Atrás quedó Estambul y nuestra casa por casi dos años. Nos despedimos de la ciudad con más pena que en ninguna otra, creo que todavía no se nos pasa el enamoramiento. Cuando cruzamos el puente sobre el Bósforo, a la suave colina de Sultanahmet la cubría una capa de niebla. Estambul no nos quiso mostrar su cara más bonita esta vez, quizás también se enojó con nosotros por irnos. Pero ya volveremos.

Volviendo a casa 
Al portero amable de nuestro edificio le di todo cuanto quedaba en la casa… ropa, comida, elementos de baño. Hasta le abrí la heladera para que se llevara lo que quisiera y, aunque empezó por las cervezas (dando por tierra una vez más la leyenda de que los musulmanes no toman alcohol), luego se llevó hasta el hielo. Aceptó todo con una sonrisa. Mis plantas, en cambio, fueron reubicadas en lo de mi amiga y sobrevivieron a los 12 días de vacaciones navideñas.

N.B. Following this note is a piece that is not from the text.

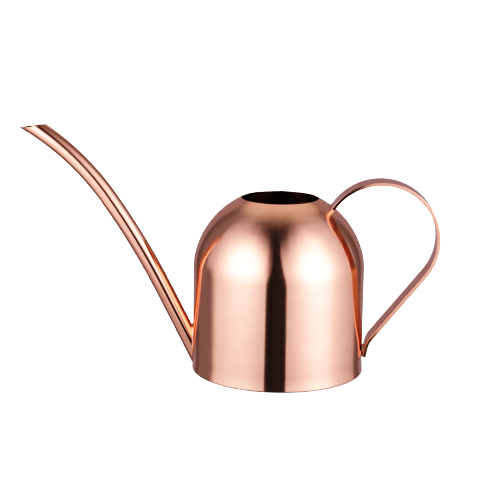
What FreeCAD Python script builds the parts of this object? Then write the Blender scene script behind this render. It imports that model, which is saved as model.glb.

Habré dejado un poco de mí en Estambul y en cada lugar, al menos eso espero, pero todos los países en los que estuve (México, Perú, España y Turquía) se me grabaron a fuego. Y me ayudan todos los días a entender a las personas y a sus tradiciones, a disfrutar lo que tengo a mi alrededor y a ver el mundo como un lugar lleno de ciudades parecidas a aquellas en las que tuve la suerte de vivir. Somos distintos, pero entendernos nos hace parecidos.